I started doing little things and big things to make life better. I started talking to myself, asking myself questions about my anger, my insecurity, my inability to open up to people properly. I asked myself why I felt the way I did, why I was scared of being the best version of myself. I asked myself if, in five years time, I would feel good about my life if I didn't change anything. I asked myself if my relationship with the razor blade was really the best I could do. I stopped comparing myself to other people and started comparing myself to the person I was the day before. I stopped trying to live up to ridiculous expectations. I started giving names to my complexes. Instead of seeing them as shitty little parts of myself which provided evidence of my worthlessness, I chose to see them as fragmented parts of me which needed my acknowledgement, love, healing and acceptance. I chose the path of understanding them rather than attacking and rejecting them. I read Jung. I walked more and watched the changing leaves. I experimented with the energies of resistance and allowance, watching what happened when I pushed for results and ignored problems versus what happened when I surrendered, accepted and flowed with the moment.. I stopped cutting myself. I stopped starving myself. I let myself speak more about what was wrong. I made collage and did paintings and wrote poems without dismissing them as gibberish. I invited my inner child to tea and I let her dance in coloured skirts and laugh until her ribs ached. I didn't even have a language for any of this stuff at the time. 'Inner child', 'complexes' 'resistance and allowance' - these things weren't a part of my lexicon. I filled those gaps in later on. All I knew was that I was trying.
I had to admit that life got better.
And why not? What's the point in being pissed off and twisted out of shape all the time? Who wins? Who benefits? The universe is expanding, and so are we, but only if we will it. We can stay small if we want to, but we are fighting against the natural order of things. And it takes a lot of energy, time and focus to do that. Staying small takes everything you've got. Might as well redirect that energy towards a better cause. Even if that cause is just staying alive and smiling about it at least once a day.
But then something genuinely wonderful and utterly devastating happened to me.
The man who had supported me through all of this and celebrated my progress for four years suddenly walked out of my life and fell in love with someone else.
I was absolutely broken. I felt like I had to start all over again. I felt like someone had just taken the leaning post away from me and I had fallen back down into the cold mud of misery.
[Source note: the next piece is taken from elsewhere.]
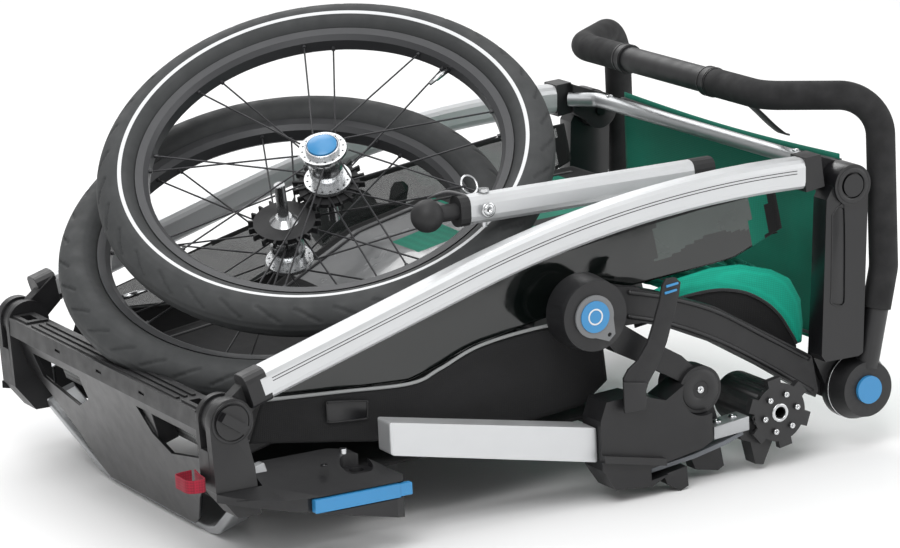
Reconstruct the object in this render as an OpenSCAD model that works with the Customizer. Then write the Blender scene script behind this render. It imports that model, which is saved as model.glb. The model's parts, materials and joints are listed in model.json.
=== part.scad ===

Thank the goddess for heartbreak.
It wiped the floor with me. It almost killed me. Before that time in my life, I had no idea what it was to cry. Every tear I cried before he left me was a poor imitation of the real thing. When he left, I cried until I could hear the blood racing in my ears. I cried until I was numb. I cried until my future felt like a black hole.
To put it bluntly, it hurt so badly that I thought it would never end.
My friends started pulling away too. They didn't know how to help me. They couldn't bear to absorb my pitch black energies for too long. I used to sit up all night in front of the heater in the cold living room where he and I had made our lovely life together. I knew that the heater was burning up money and that I would receive bills that I had no way of paying on just one wage. But still I kept it on. I think it kept me from going back to the razor blades I had left behind so long ago.
This experience is how I came to believe in post-traumatic growth 100%. Some things happen precisely because we need them to even if we protest against them with every single bone in our bodies. Self-love is much easier to cultivate when other parts of your life are sailing smoothly. When you have someone to nod and smile as they see you grow. When you have someone to tell you that you mean everything to them. You can foster self-love in those circumstances, but you can only know the true value of it when you are in hell. Only then can it become the most sacred keystone of your life - the ground from which you rebuild everything that was destroyed. Only then do you get to witness its majesty in action.
Can you still be grateful for the oxygen in your lungs then? Can you still give yourself words of love as you huddle up alone in the foetal position and cry? Can you hold yourself in those moments and see yourself through? Can you see the divinity and the worthiness in yourself, even when the one who used to see it doesn't want to look at it anymore?
Those were the questions I asked myself.
I remember the first time I felt self-love at the deepest core of myself after that. I had to give up the house I was living in with my departed love because I couldn't afford to keep it on my own and it was too full of memories in any case. I had moved into a small room in a shared house with my belongings. I was broke because I had lost my job, finding myself unable to cope with work and struggling with depression. I was walking through the snow in the darkness of the city, feeling lost and despondent. Suddenly, I started talking to myself and being with myself in that sad little slice of time. I realised that I didn't have to abandon myself. I could be the centre of my own universe. I realised that I never needed anyone to look at me with love in their eyes - I needed to do that for myself. That's where it is. It's in recognising that you are always with yourself. You are never divorced from yourself. You can be in your own presence and you can give to yourself what others have taken from you.
A shamanic rebirth on a dark street with snow slush seeping through the hole in my shoe.